Of course on a rock type like gritstone, the proportion of protectable routes will be higher at lower grades, but that's simply because the easier routes are more likely to follow major protectable features, whereas harder routes are more likely to jump between such features.

 Marek 06 Dec 2021
In reply to Michael Hood:

> I don't think it was an attempt to provide a definitive list, more an illustration at various grades.

Exactly. But based on the last few posts I don't think Shani was interested in a reasoned discussion, so I left it there.

 UKB Shark 06 Dec 2021
In reply to Michael Gordon:

> That would be a fine position to take if everyone with a little hard work could eventually end up onsighting hard routes. In reality some are naturally much better than others and for most people, onsighting E5, E6, E7 etc will never be an option no matter how hard they try. It does seem a strangely elitist position to take whereby an E1 climber pulling out all the stops to headpoint an E5 doesn't get your respect but it's quite alright for an E6 climber to lower their ethics and headpoint an E8.

How very strawmanish of you. I never passed comment on an E1 climber headpointing E5 (does that even happen? sounds reckless) or use the word respect so stop putting words in my mouth. 

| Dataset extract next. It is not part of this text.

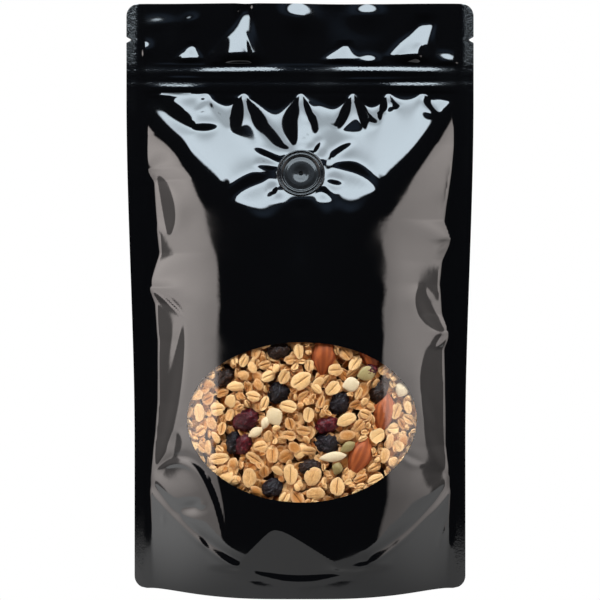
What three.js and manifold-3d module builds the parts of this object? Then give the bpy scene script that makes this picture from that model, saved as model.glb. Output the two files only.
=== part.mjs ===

If it’s elitist to be disappointed that more climbers are doing lower grade routes in worse style than in the past then guilty as charged.

At the upper end I got more of a kick out of learning that Steve onsighted Nightmayer than headpointing Lexicon FWIW. 

8
 Michael Gordon 06 Dec 2021
In reply to UKB Shark:

> I never passed comment on an E1 climber headpointing E5 (does that even happen? sounds reckless) >

Why reckless? Stranger things have happened. E7 onsighters have headpointed E11 which at least on the face of it is a comparable difference in difficulty.

1
 Michael Gordon 06 Dec 2021
In reply to UKB Shark:

It's possible I have the wrong person, but I seem to recall reading that Jack Geldard headpointed his first E7 at a time when he was onsighting E3.

1
 UKB Shark 06 Dec 2021
In reply to Michael Gordon:

Home in on a minor point in my post rather than address the main points. Typical. I’m out of here.